VMware Creates Service Offerings To Get Private Clouds Deployed Quickly
VMware is rolling out new cloud consulting services that the virtualization vendor claims can get a private cloud running for a customer in 30 days or less. Also available, as of Monday, is a VMware vCloud reference architecture, which the company describes as a blueprint to help customers quickly create a vCloud solution that has been proven in other enterprise cloud deployments.
February 2, 2011
VMware is rolling out new cloud consulting services that the virtualization vendor claims can get a private cloud running for a customer in 30 days or less. Also available, as of Monday, is a VMware vCloud reference architecture, which the company describes as a blueprint to help customers quickly create a vCloud solution that has been proven in other enterprise cloud deployments.

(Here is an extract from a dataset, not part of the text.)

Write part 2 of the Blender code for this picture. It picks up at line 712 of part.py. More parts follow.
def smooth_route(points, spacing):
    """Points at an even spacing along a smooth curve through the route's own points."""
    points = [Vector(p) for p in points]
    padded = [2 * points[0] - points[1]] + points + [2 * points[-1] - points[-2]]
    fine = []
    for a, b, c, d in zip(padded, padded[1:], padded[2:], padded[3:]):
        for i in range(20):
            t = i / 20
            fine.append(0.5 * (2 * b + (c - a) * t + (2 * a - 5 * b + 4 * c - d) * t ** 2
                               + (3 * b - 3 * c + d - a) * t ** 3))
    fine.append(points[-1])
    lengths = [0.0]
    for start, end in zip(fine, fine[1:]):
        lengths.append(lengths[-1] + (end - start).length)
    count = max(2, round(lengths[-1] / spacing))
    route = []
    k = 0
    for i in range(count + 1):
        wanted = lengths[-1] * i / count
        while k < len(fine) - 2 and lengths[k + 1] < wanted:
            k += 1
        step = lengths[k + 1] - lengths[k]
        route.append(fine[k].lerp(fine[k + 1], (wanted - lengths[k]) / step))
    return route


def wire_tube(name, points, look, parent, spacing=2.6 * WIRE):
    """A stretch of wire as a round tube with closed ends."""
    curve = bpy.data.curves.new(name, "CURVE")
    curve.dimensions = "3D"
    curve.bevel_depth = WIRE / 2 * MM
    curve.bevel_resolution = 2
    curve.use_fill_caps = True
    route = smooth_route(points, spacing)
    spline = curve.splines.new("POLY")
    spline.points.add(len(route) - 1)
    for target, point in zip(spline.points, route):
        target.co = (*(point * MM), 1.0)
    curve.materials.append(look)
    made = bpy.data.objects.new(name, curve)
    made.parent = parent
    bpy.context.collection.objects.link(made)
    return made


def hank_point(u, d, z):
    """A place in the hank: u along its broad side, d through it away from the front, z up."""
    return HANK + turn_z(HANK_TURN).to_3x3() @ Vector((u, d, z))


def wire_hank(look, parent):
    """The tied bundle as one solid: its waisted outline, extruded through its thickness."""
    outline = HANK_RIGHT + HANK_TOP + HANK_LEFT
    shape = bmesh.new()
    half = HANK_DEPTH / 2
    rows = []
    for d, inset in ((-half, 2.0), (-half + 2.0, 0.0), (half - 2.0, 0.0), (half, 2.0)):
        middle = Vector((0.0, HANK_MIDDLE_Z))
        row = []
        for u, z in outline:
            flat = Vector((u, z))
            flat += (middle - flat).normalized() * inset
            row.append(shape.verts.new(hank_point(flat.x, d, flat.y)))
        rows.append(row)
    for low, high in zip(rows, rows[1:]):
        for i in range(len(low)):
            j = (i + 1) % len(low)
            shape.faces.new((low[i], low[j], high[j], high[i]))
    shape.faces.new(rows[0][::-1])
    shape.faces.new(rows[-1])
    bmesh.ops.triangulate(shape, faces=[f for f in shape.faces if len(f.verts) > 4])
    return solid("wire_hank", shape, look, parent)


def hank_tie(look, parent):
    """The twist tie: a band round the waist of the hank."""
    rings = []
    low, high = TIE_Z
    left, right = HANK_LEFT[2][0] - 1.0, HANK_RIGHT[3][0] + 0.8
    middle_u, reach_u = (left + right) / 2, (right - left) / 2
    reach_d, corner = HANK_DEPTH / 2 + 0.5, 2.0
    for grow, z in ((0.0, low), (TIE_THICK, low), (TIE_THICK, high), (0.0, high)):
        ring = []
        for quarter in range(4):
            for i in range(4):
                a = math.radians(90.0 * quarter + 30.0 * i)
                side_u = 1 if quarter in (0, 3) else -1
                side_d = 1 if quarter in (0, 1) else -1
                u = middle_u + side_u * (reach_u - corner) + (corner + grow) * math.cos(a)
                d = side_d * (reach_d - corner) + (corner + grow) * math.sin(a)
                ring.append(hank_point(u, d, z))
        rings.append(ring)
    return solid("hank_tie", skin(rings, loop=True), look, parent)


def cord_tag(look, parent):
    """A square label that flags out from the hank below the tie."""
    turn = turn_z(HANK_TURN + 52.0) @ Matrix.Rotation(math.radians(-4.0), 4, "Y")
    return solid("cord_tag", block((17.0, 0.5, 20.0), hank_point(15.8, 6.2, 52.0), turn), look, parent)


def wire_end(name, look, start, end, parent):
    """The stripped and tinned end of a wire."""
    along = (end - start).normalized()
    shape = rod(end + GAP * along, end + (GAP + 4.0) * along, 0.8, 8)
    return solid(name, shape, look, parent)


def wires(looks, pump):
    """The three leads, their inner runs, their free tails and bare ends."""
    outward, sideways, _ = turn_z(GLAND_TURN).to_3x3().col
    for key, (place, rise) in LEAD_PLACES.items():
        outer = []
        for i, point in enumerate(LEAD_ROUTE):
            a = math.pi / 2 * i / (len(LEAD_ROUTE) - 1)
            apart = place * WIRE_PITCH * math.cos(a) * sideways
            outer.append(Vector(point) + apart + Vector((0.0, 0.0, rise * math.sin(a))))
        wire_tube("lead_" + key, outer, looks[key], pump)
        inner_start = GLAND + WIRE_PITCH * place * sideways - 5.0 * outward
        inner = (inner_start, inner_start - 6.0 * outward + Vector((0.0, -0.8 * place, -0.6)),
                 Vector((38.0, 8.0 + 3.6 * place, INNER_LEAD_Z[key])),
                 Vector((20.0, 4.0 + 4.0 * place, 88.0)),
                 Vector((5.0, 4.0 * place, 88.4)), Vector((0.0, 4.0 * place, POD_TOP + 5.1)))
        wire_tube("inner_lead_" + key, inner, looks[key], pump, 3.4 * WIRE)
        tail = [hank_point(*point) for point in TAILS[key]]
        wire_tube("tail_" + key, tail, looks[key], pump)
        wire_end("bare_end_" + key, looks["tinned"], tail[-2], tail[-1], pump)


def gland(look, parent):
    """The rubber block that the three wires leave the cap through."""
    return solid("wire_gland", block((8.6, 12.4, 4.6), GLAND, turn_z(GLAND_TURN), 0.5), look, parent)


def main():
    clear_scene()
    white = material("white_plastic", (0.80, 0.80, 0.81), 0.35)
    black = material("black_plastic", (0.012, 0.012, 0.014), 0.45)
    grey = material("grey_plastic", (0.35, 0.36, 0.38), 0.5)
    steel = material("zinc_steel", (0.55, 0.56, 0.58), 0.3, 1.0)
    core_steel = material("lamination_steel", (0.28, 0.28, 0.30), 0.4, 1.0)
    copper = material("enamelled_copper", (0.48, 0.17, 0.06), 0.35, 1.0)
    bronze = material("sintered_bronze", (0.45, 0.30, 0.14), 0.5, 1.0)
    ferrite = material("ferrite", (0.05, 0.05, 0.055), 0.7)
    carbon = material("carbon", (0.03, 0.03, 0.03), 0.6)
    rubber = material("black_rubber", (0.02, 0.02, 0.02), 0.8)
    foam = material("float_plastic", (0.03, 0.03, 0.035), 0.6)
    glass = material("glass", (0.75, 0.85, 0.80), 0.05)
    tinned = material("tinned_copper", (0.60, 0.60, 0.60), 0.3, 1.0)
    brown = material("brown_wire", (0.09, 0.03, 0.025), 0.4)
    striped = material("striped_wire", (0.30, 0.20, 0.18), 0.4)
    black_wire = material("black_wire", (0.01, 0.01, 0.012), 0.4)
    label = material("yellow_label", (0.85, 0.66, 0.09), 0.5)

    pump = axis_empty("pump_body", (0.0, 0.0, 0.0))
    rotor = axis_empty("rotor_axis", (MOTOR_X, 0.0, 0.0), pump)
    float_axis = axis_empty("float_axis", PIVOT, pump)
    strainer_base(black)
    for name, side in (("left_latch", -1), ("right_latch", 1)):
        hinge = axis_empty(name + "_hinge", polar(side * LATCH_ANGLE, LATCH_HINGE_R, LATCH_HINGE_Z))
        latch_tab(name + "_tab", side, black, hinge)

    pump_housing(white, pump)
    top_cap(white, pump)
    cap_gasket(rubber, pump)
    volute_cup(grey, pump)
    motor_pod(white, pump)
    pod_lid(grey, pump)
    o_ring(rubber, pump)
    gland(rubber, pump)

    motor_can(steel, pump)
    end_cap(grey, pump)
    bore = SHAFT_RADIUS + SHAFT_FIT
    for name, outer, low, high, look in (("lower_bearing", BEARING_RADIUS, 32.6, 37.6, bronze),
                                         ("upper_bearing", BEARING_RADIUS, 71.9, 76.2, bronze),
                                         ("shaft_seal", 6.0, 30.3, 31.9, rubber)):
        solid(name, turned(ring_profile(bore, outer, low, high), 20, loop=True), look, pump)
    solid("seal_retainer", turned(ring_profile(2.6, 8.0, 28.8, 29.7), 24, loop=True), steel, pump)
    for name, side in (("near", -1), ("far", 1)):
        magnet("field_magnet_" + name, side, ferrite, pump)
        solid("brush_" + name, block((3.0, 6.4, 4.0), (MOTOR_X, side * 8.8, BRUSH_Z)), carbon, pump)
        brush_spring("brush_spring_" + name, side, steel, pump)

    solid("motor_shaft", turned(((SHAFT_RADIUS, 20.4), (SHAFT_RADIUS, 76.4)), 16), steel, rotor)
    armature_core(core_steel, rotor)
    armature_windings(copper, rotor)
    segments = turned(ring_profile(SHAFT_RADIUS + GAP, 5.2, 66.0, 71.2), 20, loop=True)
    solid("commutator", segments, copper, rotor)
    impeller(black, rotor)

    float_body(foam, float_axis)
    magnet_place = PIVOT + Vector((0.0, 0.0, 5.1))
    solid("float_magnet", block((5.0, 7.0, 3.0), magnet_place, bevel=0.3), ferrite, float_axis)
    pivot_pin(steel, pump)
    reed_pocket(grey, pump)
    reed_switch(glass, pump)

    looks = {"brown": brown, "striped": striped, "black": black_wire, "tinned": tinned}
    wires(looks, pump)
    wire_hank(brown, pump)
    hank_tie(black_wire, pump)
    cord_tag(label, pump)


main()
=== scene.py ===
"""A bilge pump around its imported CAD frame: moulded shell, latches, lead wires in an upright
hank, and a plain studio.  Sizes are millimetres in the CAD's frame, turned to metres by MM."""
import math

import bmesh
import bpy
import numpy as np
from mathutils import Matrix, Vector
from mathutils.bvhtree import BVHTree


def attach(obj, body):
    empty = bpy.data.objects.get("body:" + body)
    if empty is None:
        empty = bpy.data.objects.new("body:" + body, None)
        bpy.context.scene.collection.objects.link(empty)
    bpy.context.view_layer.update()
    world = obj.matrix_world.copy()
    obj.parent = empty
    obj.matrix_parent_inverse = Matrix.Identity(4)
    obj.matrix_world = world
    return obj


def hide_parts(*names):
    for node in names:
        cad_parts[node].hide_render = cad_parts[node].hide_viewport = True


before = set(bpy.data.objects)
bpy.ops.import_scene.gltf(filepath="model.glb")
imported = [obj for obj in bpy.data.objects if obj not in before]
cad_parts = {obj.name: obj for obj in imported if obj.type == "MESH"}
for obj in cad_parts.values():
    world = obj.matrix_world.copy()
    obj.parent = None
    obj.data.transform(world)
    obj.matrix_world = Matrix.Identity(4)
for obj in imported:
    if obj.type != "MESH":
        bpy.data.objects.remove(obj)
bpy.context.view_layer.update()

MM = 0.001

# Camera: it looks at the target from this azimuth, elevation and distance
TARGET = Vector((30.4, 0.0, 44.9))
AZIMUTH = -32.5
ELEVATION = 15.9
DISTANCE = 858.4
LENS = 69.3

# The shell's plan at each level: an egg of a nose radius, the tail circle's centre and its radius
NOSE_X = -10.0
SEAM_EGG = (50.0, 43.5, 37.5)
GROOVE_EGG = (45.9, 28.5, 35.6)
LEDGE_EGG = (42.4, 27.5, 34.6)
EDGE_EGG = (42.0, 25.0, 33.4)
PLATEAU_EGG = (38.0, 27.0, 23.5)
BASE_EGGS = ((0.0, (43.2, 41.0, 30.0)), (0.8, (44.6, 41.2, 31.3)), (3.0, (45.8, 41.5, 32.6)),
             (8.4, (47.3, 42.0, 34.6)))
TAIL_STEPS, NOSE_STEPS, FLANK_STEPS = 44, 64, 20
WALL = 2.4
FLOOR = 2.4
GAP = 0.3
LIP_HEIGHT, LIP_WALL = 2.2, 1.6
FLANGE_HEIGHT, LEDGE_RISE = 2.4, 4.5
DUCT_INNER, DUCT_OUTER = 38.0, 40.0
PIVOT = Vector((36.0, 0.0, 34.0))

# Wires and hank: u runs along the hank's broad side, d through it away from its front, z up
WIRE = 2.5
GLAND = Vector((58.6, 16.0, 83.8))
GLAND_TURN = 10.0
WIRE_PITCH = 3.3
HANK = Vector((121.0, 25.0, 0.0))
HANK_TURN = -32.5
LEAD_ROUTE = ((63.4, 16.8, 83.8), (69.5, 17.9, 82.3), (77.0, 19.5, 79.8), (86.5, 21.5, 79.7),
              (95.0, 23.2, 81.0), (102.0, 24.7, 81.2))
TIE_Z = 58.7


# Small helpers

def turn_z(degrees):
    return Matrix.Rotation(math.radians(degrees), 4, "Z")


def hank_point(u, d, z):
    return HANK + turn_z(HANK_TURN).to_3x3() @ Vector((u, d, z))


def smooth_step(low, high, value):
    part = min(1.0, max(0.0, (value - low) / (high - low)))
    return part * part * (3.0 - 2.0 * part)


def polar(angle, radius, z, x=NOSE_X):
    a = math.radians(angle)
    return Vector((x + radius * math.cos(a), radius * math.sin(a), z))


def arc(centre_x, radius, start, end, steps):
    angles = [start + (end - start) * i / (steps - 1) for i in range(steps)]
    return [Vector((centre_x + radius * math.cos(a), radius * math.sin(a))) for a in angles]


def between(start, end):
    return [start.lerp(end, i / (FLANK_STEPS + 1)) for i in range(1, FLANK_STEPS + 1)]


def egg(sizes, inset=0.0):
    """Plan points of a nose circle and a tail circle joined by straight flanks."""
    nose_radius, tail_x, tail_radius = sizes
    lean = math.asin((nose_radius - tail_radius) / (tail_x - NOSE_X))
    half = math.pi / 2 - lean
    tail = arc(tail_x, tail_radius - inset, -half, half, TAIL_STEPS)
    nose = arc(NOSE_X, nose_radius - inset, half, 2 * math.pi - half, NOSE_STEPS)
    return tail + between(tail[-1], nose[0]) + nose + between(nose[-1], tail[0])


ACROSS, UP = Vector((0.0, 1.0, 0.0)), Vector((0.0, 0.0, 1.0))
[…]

VMware says it is targeting these services at companies that understand the value of cloud computing but are unclear as to how to make it happen. "Everyone we've worked with that started out with preconceived notions dramatically changed their expectations of what cloud can do for them [after meeting with VMware]," says Matthew Stepanski, VP of VMware's Technical Services Cloud Practice.
The main new consulting offering is the vCloud Accelerator Service, which helps a customer plan, design, configure and deploy a private cloud, Stepanski says. The Accelerator Service brings together a variety of VMware services, including vSphere for managing virtualization in the data center, vCloud Director for pooling together virtual infrastructure resources, vCenter Chargeback for managing how to bill various lines of business for access to cloud services, and vShield for securing cloud environments.

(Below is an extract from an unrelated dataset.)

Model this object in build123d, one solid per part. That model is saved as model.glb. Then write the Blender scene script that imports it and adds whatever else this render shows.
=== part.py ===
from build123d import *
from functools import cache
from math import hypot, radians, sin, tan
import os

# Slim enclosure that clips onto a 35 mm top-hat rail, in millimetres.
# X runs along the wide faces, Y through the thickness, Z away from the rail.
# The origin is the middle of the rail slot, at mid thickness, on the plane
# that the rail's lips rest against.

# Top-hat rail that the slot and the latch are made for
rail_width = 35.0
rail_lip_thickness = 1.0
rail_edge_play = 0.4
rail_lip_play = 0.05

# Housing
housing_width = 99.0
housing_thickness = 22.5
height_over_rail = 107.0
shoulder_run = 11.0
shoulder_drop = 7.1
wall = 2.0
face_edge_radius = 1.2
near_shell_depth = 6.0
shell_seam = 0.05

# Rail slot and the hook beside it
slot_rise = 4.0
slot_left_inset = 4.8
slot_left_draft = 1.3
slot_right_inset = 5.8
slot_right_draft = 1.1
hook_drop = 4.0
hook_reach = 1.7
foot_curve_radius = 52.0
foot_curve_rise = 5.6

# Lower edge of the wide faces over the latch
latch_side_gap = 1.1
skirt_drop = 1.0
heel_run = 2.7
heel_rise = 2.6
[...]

VMware is just one of many IT companies going after the cloud computing market with various services and product offerings. HP, for instance, last week unveiled its HP Enterprise Cloud Services-Compute offering, which is designed to help customers deploy private clouds.
Acknowledging the competition, Stepanski believes VMware's legacy in virtualization gives it an advantage among others because virtualization is at the core of cloud computing. "You can have virtualization without cloud, but you cannot have cloud without virtualization," he said.

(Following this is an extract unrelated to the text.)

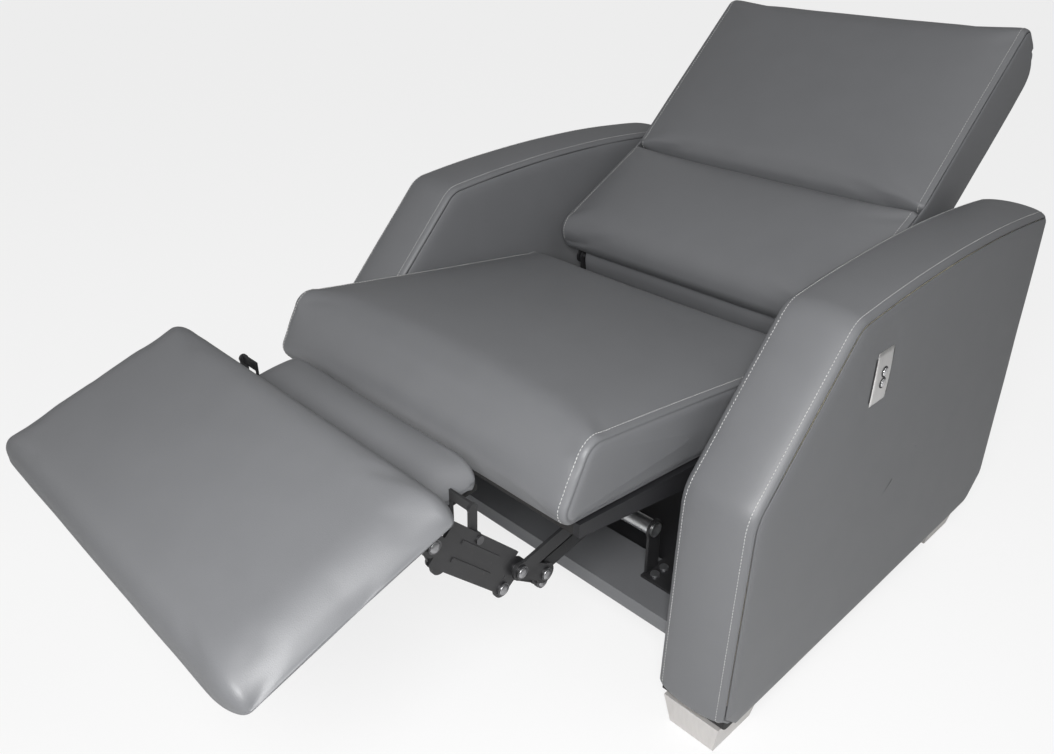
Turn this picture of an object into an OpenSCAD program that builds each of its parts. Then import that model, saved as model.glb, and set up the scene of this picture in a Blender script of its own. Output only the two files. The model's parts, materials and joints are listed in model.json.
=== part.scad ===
// Powered cinema recliner seat, drawn fully reclined with the footrest out.
// Millimetres, +Z up. The sitter faces -Y, so the sitter's left is +X.
// Left pieces are drawn and the right ones are their mirror images.

/* [Arms] */
// Clear width between the two arms
seat_gap = 600; // [560:1:660]
// Thickness of one arm
arm_t = 108; // [90:1:140]
// Height of the arms' lower edge above the floor
arm_base_z = 50; // [35:1:70]
// Height of the front knuckle where the slope starts
arm_knee_z = 380; // [340:1:400]
// Height of the arm's top line at its ends
arm_top_z = 571; // [540:1:590]
// Rise of the convex top line at its middle
arm_top_rise = 14; // [4:1:25]
// Thickness of the padded band that wraps the front and top
band_t = 16; // [10:1:22]
// Thickness of the padded skin on each face
skin_t = 6; // [4:1:10]
// Thickness of the plywood board in the arm
board_t = 18; // [12:1:24]

/* [Feet and rails] */
// Width of a foot across the arm
foot_w = 86; // [60:1:96]
// Length of a foot along the arm
foot_len = 100; // [60:1:120]
// Draft of the foot's sides from top to bottom
foot_draft = 8; // [2:1:14]
// Depth of the wooden rails along Y
rail_w = 92; // [70:1:110]
// Thickness of the wooden rails
rail_t = 18; // [14:1:22]
// Height of the rails' top face
rail_top_z = 147; // [141:1:149]

/* [Seat] */
// Half width of the seat cushion
seat_half_w = 283; // [270:1:290]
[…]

But like virtualization, in which companies initially deployed the technology in application testing and development environments before deploying it in more risky production environments, some customers are also deploying cloud computing cautiously and in limited areas. To address that, VMware offers a "controlled introduction," Stepanski says, even though VMware is confident its cloud environments could work in production environments easily.VMware's vCloud Jumpstart service provides customers the opportunity to evaluate a non-production installation of the VMware vCloud solution. The company also shares with customers case studies of other cloud deployments that closely match the deployments that VMware thinks would work best for them.
At the company-hosted VMworld 2010 conference last summer in San Francisco, VMware CEO Paul Moritz said businesses are likely to first adopt private cloud computing within their own data centers before fully embracing public cloud computing, going outside for their computing needs from providers such as Amazon, Google and Rackspace.